Entries with parts and joints
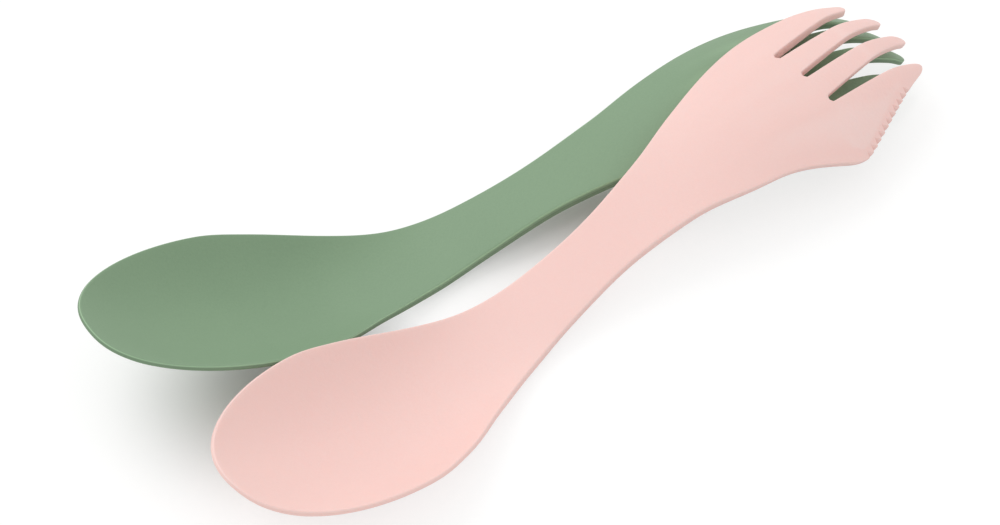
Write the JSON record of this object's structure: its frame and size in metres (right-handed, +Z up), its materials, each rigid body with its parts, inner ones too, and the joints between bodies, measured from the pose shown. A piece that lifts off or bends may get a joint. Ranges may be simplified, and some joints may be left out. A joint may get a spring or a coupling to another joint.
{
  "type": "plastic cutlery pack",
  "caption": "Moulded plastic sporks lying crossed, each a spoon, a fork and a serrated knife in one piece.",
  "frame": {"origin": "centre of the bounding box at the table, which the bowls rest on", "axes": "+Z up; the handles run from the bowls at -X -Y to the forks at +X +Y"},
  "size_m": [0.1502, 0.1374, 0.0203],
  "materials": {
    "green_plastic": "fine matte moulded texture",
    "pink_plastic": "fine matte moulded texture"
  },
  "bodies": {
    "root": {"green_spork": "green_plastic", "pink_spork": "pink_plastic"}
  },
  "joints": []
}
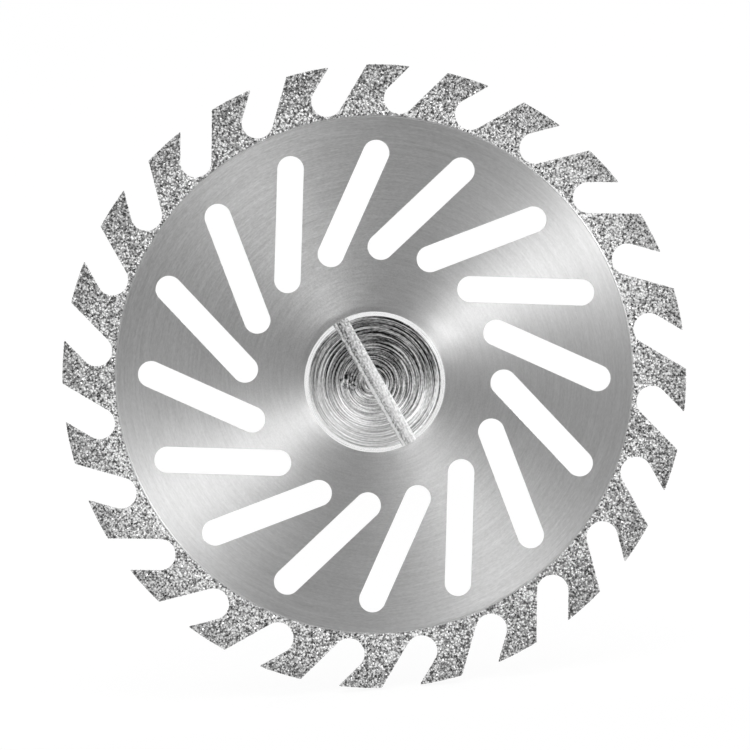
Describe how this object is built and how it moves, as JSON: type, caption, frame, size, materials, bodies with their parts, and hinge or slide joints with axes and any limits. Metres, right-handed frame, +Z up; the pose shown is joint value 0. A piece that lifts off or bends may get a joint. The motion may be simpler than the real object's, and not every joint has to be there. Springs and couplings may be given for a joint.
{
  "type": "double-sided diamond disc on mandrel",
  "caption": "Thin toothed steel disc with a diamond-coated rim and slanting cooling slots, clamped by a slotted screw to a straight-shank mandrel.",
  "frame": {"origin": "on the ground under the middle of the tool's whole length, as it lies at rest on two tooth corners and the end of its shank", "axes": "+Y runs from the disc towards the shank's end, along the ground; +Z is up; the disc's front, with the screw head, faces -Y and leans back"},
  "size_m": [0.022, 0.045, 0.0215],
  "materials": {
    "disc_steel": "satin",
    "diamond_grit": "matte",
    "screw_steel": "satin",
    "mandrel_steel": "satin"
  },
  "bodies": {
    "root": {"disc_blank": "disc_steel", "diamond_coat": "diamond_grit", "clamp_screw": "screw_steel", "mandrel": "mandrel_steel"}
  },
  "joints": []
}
--
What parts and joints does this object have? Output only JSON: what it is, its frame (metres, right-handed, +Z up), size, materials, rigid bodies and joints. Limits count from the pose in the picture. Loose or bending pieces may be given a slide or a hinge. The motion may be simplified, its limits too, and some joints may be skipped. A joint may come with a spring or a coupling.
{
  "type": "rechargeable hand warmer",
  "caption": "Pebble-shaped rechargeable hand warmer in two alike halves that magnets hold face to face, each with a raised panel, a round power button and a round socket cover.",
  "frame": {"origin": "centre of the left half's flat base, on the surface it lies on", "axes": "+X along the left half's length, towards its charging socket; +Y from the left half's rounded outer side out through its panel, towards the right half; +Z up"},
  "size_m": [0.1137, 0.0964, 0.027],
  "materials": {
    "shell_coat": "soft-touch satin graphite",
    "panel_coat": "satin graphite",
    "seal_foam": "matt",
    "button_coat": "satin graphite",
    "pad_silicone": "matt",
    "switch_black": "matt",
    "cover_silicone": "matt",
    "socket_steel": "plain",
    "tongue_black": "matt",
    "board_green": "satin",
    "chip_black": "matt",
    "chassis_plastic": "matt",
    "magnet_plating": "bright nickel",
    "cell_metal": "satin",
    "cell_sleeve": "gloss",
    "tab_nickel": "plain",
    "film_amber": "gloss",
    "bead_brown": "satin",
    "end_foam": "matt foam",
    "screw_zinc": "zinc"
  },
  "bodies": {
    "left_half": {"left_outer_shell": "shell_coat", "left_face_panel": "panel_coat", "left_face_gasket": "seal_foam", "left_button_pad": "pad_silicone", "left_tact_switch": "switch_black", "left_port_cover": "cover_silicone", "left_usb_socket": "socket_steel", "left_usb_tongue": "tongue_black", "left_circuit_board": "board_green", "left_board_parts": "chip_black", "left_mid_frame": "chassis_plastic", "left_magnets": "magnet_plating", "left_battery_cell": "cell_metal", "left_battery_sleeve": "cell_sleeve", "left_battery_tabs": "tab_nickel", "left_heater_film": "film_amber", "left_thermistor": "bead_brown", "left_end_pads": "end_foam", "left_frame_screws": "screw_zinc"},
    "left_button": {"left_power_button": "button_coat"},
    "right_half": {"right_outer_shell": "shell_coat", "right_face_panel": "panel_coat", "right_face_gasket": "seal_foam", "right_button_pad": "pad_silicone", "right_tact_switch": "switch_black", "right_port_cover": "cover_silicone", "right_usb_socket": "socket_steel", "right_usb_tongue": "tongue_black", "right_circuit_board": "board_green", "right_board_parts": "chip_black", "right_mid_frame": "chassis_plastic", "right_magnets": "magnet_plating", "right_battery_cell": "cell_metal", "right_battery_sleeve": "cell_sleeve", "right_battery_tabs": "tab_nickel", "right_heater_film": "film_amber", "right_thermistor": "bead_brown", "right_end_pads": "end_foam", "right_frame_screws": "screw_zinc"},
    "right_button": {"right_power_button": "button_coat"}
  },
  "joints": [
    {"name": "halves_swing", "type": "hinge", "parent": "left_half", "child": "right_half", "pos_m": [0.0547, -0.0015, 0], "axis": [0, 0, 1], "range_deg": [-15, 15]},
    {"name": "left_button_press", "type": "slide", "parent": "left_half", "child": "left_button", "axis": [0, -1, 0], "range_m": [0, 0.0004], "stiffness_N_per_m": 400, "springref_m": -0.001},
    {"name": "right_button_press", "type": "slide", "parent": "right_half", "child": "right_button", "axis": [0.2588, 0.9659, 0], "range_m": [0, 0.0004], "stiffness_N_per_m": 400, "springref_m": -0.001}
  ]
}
==
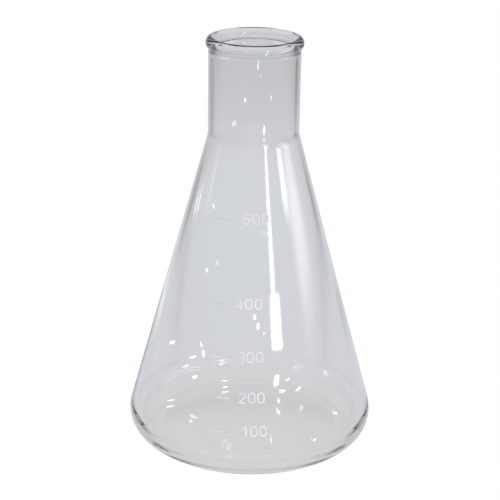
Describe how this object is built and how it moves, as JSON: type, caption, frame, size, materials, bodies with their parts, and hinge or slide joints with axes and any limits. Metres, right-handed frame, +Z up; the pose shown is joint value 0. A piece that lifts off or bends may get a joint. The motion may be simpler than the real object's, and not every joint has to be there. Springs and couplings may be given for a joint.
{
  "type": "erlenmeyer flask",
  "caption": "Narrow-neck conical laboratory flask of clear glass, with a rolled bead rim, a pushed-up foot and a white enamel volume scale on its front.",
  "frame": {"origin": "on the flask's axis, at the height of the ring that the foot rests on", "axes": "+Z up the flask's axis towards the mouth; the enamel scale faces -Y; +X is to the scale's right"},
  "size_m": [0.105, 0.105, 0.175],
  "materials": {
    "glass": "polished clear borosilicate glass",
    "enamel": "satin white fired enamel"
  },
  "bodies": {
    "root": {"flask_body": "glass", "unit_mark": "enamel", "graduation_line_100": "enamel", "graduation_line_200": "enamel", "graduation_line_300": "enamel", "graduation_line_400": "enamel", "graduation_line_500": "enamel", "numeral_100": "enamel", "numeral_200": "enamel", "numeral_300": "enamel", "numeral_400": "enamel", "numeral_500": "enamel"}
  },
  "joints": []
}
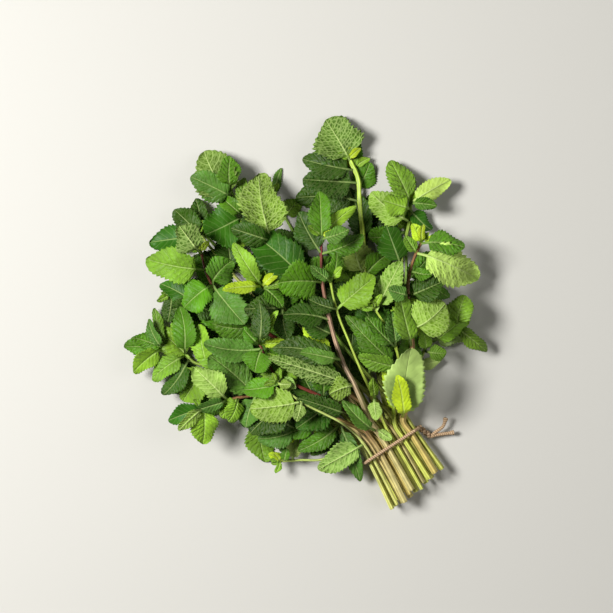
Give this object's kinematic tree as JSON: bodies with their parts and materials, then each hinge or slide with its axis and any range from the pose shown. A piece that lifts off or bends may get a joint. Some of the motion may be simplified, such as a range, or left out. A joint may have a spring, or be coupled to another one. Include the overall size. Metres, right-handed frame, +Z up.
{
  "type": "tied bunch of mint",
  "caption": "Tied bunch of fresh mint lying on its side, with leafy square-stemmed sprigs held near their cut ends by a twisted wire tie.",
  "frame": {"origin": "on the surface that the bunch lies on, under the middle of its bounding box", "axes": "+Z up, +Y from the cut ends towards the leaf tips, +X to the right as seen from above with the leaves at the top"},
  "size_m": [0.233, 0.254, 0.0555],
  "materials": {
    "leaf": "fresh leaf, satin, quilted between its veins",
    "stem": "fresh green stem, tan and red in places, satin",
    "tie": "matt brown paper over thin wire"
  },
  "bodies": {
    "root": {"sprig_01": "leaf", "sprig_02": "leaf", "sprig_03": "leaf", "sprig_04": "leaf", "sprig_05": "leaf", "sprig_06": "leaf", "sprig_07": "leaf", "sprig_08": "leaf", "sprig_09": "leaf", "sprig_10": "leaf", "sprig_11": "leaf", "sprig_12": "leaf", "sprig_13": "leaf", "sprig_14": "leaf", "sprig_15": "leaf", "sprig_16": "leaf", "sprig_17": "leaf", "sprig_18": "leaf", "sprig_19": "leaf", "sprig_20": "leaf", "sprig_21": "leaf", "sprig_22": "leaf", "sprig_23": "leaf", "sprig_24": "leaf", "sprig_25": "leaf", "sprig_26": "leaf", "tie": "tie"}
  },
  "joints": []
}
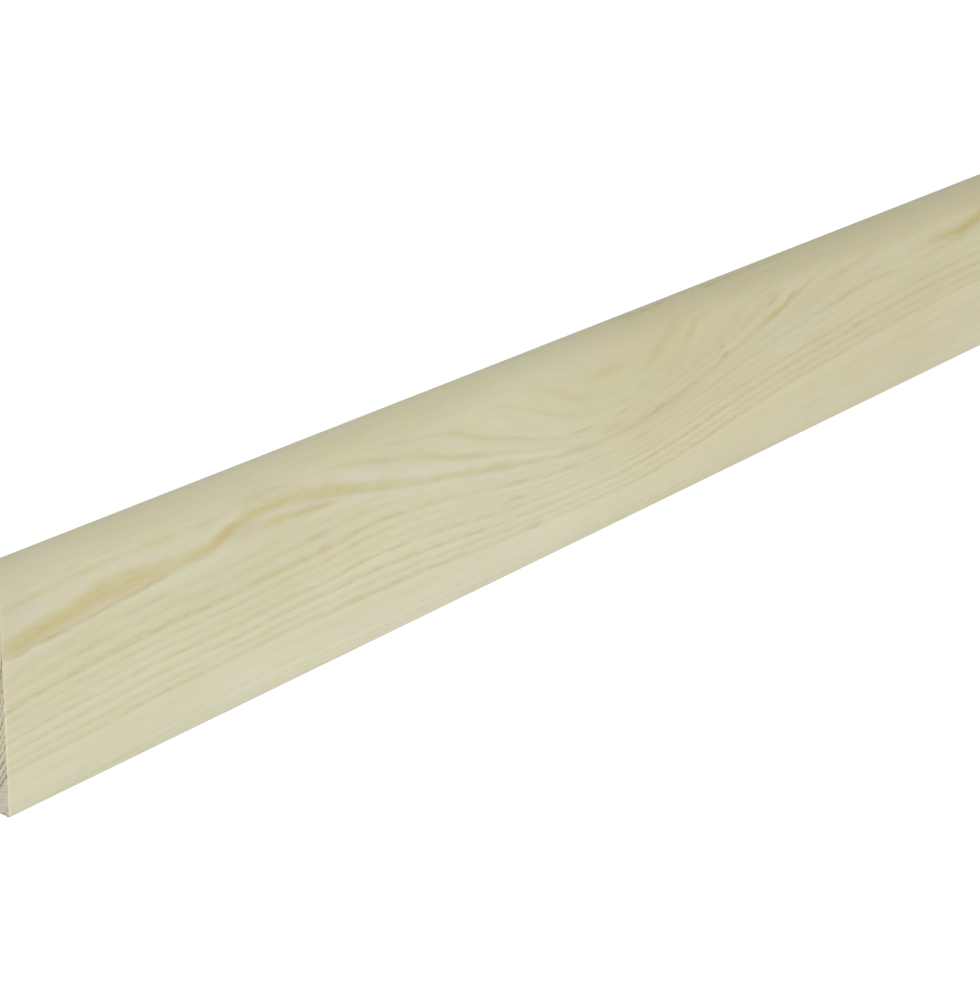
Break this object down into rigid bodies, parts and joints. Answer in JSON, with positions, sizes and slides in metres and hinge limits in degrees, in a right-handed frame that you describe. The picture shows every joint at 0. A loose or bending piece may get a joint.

- [TASK DIRECTIONS]: Identify every line where the string "this" appears.

- [RESPONSE]:
Write the JSON record of this object's structure: its frame and size in metres (right-handed, +Z up), its materials, each rigid body with its parts, inner ones too, and the joints between bodies, measured from the pose shown. A piece that lifts off or bends may get a joint. Ranges may be simplified, and some joints may be left out. A joint may get a spring or a coupling to another joint.
Describe how this object is built and how it moves, as JSON: type, caption, frame, size, materials, bodies with their parts, and hinge or slide joints with axes and any limits. Metres, right-handed frame, +Z up; the pose shown is joint value 0. A piece that lifts off or bends may get a joint. The motion may be simpler than the real object's, and not every joint has to be there. Springs and couplings may be given for a joint.
What parts and joints does this object have? Output only JSON: what it is, its frame (metres, right-handed, +Z up), size, materials, rigid bodies and joints. Limits count from the pose in the picture. Loose or bending pieces may be given a slide or a hinge. The motion may be simplified, its limits too, and some joints may be skipped. A joint may come with a spring or a coupling.
Describe how this object is built and how it moves, as JSON: type, caption, frame, size, materials, bodies with their parts, and hinge or slide joints with axes and any limits. Metres, right-handed frame, +Z up; the pose shown is joint value 0. A piece that lifts off or bends may get a joint. The motion may be simpler than the real object's, and not every joint has to be there. Springs and couplings may be given for a joint.
Give this object's kinematic tree as JSON: bodies with their parts and materials, then each hinge or slide with its axis and any range from the pose shown. A piece that lifts off or bends may get a joint. Some of the motion may be simplified, such as a range, or left out. A joint may have a spring, or be coupled to another one. Include the overall size. Metres, right-handed frame, +Z up.
Break this object down into rigid bodies, parts and joints. Answer in JSON, with positions, sizes and slides in metres and hinge limits in degrees, in a right-handed frame that you describe. The picture shows every joint at 0. A loose or bending piece may get a joint.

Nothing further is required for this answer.